There are fundamental differences between Common Law and Civil Law, which mean different attitudes to evidence, courts, jury and personnel.
What of the future?
The continental system of law adopted by the European Union is imperial and uniform and allows no differences for national law. The EU constantly sends out a stream of legal regulations which change our laws and bind our Parliament and our courts. Even our criminal law is not safe from EU interference and we are not able to deport convicted criminals to their countries of origin who appeal to the European court on grounds of the infringement of their human rights.6
In the article by Viscount Tonypandy that we published last week, he referred to the famous case of our Fisheries Act being declared illegal by the European court which overrode legislation passed by our elected Parliament. This effectively destroyed the livelihoods of our fishing fleets working in our own waters from Cornwall to Scotland.
It is the declared intention of the Commissioners of the European Union to move towards closer and binding integration. If Britain remains in the EU, our entire system of justice will be threatened. The threat is from two sources: from the mass of legislation that seeks not only to regulate but to standardise all the member nations of the European Union, and from the decisions of the European court which override national laws of member states.

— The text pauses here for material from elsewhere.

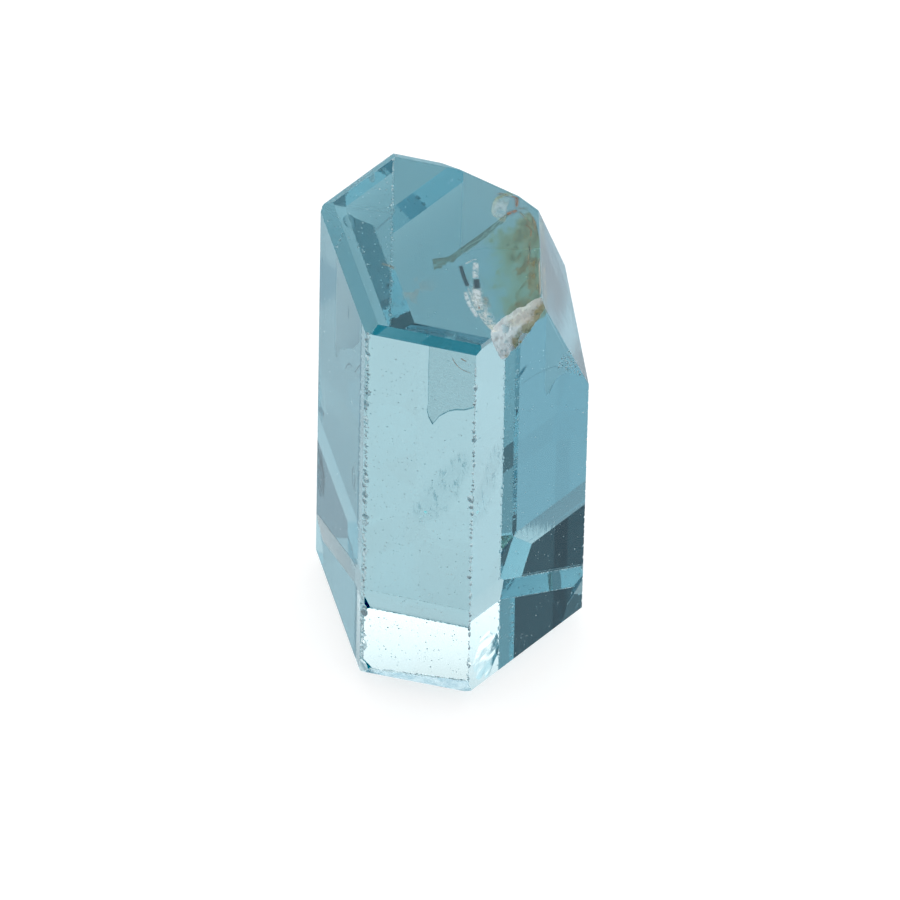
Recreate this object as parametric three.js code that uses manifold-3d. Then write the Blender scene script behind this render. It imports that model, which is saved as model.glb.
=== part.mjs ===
// Aquamarine crystal: one six-sided beryl prism that grew as a single piece.
// Millimetres, +Z up. It stands on its lower end face, which is z = 0, with the
// long crystal axis along Z and the origin under the middle of its bounding box.
// The wide front prism face looks along -Y.
import * as THREE from "three";
import { mergeVertices } from "three/addons/utils/BufferGeometryUtils.js";
import Module from "manifold-3d";

const wasm = await Module();
wasm.setup();

// ---- driving dimensions ----------------------------------------------------
const HEIGHT = 28.85; // lower end face to upper end face
const PYRAMID_SLOPE = 29.94; // degrees between a pyramid facet and the end face

// The six prism faces, 60 degrees apart. `azimuth` is the way a face looks in
// degrees round Z, `reach` its distance from the long axis. `foot` and `brow`
// are the heights at which its lower and upper pyramid facets begin.
const PRISM_FACES = [
  { azimuth: -150, reach: 5.82, foot: 0.98, brow: 28.43 },
  { azimuth: -90, reach: 6.6, foot: 1.0, brow: 28.54 },
  { azimuth: -30, reach: 6.08, foot: 1.06, brow: 28.75 },
  { azimuth: 30, reach: 7.25, foot: 0.98, brow: 28.75 },
  { azimuth: 90, reach: 6.6, foot: 0.73, brow: 28.6 },
  { azimuth: 150, reach: 7.51, foot: 0.9, brow: 28.6 },
];

// Narrow second-order prism facets that blunt the two left-hand upright edges.
const NARROW_FACETS = [
  { azimuth: -120, rise: 0, reach: 7.09 },
  { azimuth: 180, rise: 0, reach: 7.6 },
];

// Flat breaks. `rise` is how far the break looks up (+) or down (-), degrees.
const BREAKS = [
  { azimuth: 16.0, rise: 16.4, reach: 12.86 }, // steep one down the right-hand corner
  { azimuth: 73.4, rise: 20.0, reach: 15.15 }, // behind it, at the back edge of the top
  { azimuth: 60.5, rise: 17.7, reach: 14.2 }, // between the two
  { azimuth: -88.5, rise: -12.0, reach: 6.1 }, // low ledge along the foot of the front
];

// Shell-shaped chips. `at` is the middle of the hollow, `radii` its half-axes
// before it is turned `turn` degrees round Z.
const CHIPS = [
  // the long chip that took away the upper edge beside the right-hand break
  { at: [5.25, -4.3, 29.0], radii: [1.75, 1.3, 2.55], turn: 60 },
  { at: [5.95, -2.95, 28.9], radii: [1.0, 0.8, 1.3], turn: 60 },
  // the front right upright edge
  { at: [3.42, -6.82, 5.9], radii: [0.36, 0.36, 0.42], turn: 20 },
  { at: [3.45, -6.8, 3.6], radii: [0.42, 0.34, 0.62], turn: -15 },
  // the front left upright edge
  { at: [-2.86, -6.86, 3.3], radii: [0.4, 0.36, 0.75], turn: 10 },
  { at: [-2.8, -6.84, 9.2], radii: [0.26, 0.3, 0.4], turn: 0 },
  // the back left upright edge
  { at: [-5.05, 6.85, 8.0], radii: [0.4, 0.38, 0.6], turn: 35 },
  { at: [-5.0, 6.82, 19.5], radii: [0.36, 0.36, 0.8], turn: 30 },
  // the right end of the lower back edge
  { at: [3.5, 6.75, 0.35], radii: [1.3, 0.5, 0.45], turn: -8 },
];

const CUTTER = 60; // edge of the cube that cuts a flat face, well past the part
const CHIP_DETAIL = 6; // subdivisions of the sphere that cuts a chip

// ---- solids ----------------------------------------------------------------
const radians = THREE.MathUtils.degToRad;

function toManifold(geometry) {
  geometry.deleteAttribute("normal");
  geometry.deleteAttribute("uv");
  const merged = mergeVertices(geometry);
  const mesh = new wasm.Mesh({
    numProp: 3,
    vertProperties: new Float32Array(merged.attributes.position.array),
    triVerts: new Uint32Array(merged.index.array),
  });
  return new wasm.Manifold(mesh);
}

// Unit vector that looks `azimuth` round Z and `rise` above the horizontal.
function lookingTo(azimuth, rise) {
  const level = Math.cos(radians(rise));
  const x = level * Math.cos(radians(azimuth));
  const y = level * Math.sin(radians(azimuth));
  return new THREE.Vector3(x, y, Math.sin(radians(rise)));
}

// Takes away everything beyond the plane `normal . p = reach`.
function cutFlat(solid, normal, reach) {
  const cube = new THREE.BoxGeometry(CUTTER, CUTTER, CUTTER);
  const facing = new THREE.Quaternion().setFromUnitVectors(new THREE.Vector3(0, 0, 1), normal);
  cube.translate(0, 0, CUTTER / 2);
  cube.applyQuaternion(facing);
  cube.translate(normal.x * reach, normal.y * reach, normal.z * reach);
  return solid.subtract(toManifold(cube));
}

function cutChip(solid, chip) {
  const shell = new THREE.IcosahedronGeometry(1, CHIP_DETAIL);
  shell.scale(...chip.radii);
  shell.rotateZ(radians(chip.turn));
  shell.translate(...chip.at);
  return solid.subtract(toManifold(shell));
}

// ---- the crystal -----------------------------------------------------------
const rough = new THREE.BoxGeometry(CUTTER / 2, CUTTER / 2, HEIGHT);
rough.translate(0, 0, HEIGHT / 2);
let crystal = toManifold(rough);

for (const face of PRISM_FACES) {
  crystal = cutFlat(crystal, lookingTo(face.azimuth, 0), face.reach);
  // each pyramid facet passes through the line where its prism face stops
  for (const [rise, height] of [[90 - PYRAMID_SLOPE, face.brow], [PYRAMID_SLOPE - 90, face.foot]]) {
    const normal = lookingTo(face.azimuth, rise);
    const onEdge = lookingTo(face.azimuth, 0).multiplyScalar(face.reach).setZ(height);
    crystal = cutFlat(crystal, normal, normal.dot(onEdge));
  }
}
for (const flat of [...NARROW_FACETS, ...BREAKS]) {
  crystal = cutFlat(crystal, lookingTo(flat.azimuth, flat.rise), flat.reach);
}
for (const chip of CHIPS) {
  crystal = cutChip(crystal, chip);
}

function toGeometry(solid) {
  const mesh = solid.getMesh();
  const geometry = new THREE.BufferGeometry();
  geometry.setAttribute("position", new THREE.BufferAttribute(mesh.vertProperties, 3));
  geometry.setIndex(new THREE.BufferAttribute(mesh.triVerts, 1));
  geometry.computeVertexNormals();
  return geometry;
}

// Moves the shape sideways until the origin is under the middle of its box.
function centreOverOrigin(geometry) {
  geometry.computeBoundingBox();
  const middle = geometry.boundingBox.getCenter(new THREE.Vector3());
  return geometry.translate(-middle.x, -middle.y, 0);
}

const part = new THREE.Group();
part.name = "aquamarine_crystal_specimen";
const mesh = new THREE.Mesh(
  centreOverOrigin(toGeometry(crystal)),
  new THREE.MeshStandardMaterial({ color: 0x8fc6d2, roughness: 0.05, metalness: 0 }),
);
mesh.name = "aquamarine_crystal";
part.add(mesh);

export default part;
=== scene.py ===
import math
import random

import bmesh
import bpy
import numpy as np
from mathutils import Matrix, Vector, noise


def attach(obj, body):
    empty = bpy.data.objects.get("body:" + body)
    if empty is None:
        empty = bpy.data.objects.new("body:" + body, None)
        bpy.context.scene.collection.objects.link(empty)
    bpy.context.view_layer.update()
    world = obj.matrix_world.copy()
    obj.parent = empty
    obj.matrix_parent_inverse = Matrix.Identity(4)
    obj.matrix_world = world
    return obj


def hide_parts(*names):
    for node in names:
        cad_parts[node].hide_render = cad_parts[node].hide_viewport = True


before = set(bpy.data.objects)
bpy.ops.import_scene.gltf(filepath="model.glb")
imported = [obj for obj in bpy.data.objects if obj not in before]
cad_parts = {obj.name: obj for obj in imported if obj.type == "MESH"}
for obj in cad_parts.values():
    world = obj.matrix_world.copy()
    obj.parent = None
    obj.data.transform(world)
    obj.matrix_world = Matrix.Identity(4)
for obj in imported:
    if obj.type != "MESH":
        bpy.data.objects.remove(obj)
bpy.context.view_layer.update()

MM = 0.001
rng = random.Random(7)

# crystal
HEIGHT = 28.85
HALF_DEPTH = 6.6  # from the long axis to the front and back faces
# The upright edges in x and y, anticlockwise seen from above.
LEFT, FRONT_LEFT, FRONT_RIGHT = Vector((-7.62, 1.66)), Vector((-2.9, -6.54)), Vector((3.16, -6.6))
RIGHT, BACK_RIGHT, BACK_LEFT = Vector((7.65, 1.165)), Vector((4.51, 6.6)), Vector((-4.9, 6.6))
# The ways that the faces at the front look, and the one in which the right front face runs back.
LEFT_FRONT_OUT, FRONT_OUT = Vector((-0.866, -0.5, 0)), Vector((0, -1, 0))
RIGHT_FRONT_OUT, RIGHT_FRONT_ALONG = Vector((0.866, -0.5, 0)), Vector((0.5, 0.866, 0))
TOP_OUT = Vector((0, 0, 1))
# The flat breaks at the top: azimuth and rise in degrees, and distance from the origin.
BREAKS = [(16, 16.4, 12.86), (73.4, 20.0, 15.15), (60.5, 17.7, 14.2)]
LEDGE_RISE = -12.0
PYRAMID_RISE, BACK_PYRAMID_REACH = 60.06, 28.08

# beryl
BERYL_IOR = 1.577
ABSORPTION_COLOUR = (0.32, 0.62, 0.685, 1)
ABSORPTION_DENSITY = 80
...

In a federal Europe, towards which the EU is moving, the system of law that will be imposed upon us will be interpreted by judges who bind our judges by their decisions and there will be no room for our traditions of Common Law.
In a federal Europe, the system of law imposed upon us would leave no room for our Common Law traditions.
Our national heritage, based upon concepts of law drawn from the Bible, will be swept away by the European Union. We must ask ourselves whether it is more important to ensure that justice before God is shown to all people or whether we merely administer man-made laws.
On the 23 June 2016 we will be faced with a choice similar to that offered by Joshua to the people of Israel, whether or not to put our trust in God. He said "If you forsake the Lord and serve foreign gods, he will turn and bring disaster on you and make an end of you." He added the declaration: "But as for me and my household, we will serve the Lord!" (Josh 24:20 and 24:15).
References
1 See Common law, Encyclopaedia Britannica.
2 Codex Justinianus, Wikipedia.
3 See The Napoleonic Code, Encyclopaedia Britannica.
4 For differences other than those mentioned here, a useful discussion can be found here: The Common Law and Civil Law Traditions, University of Berkeley, California.
5 See Judicial review in English law, Wikipedia.
6 EU laws 'prohibit UK from sending foreign criminals home'. BBC News, 7 June 2016.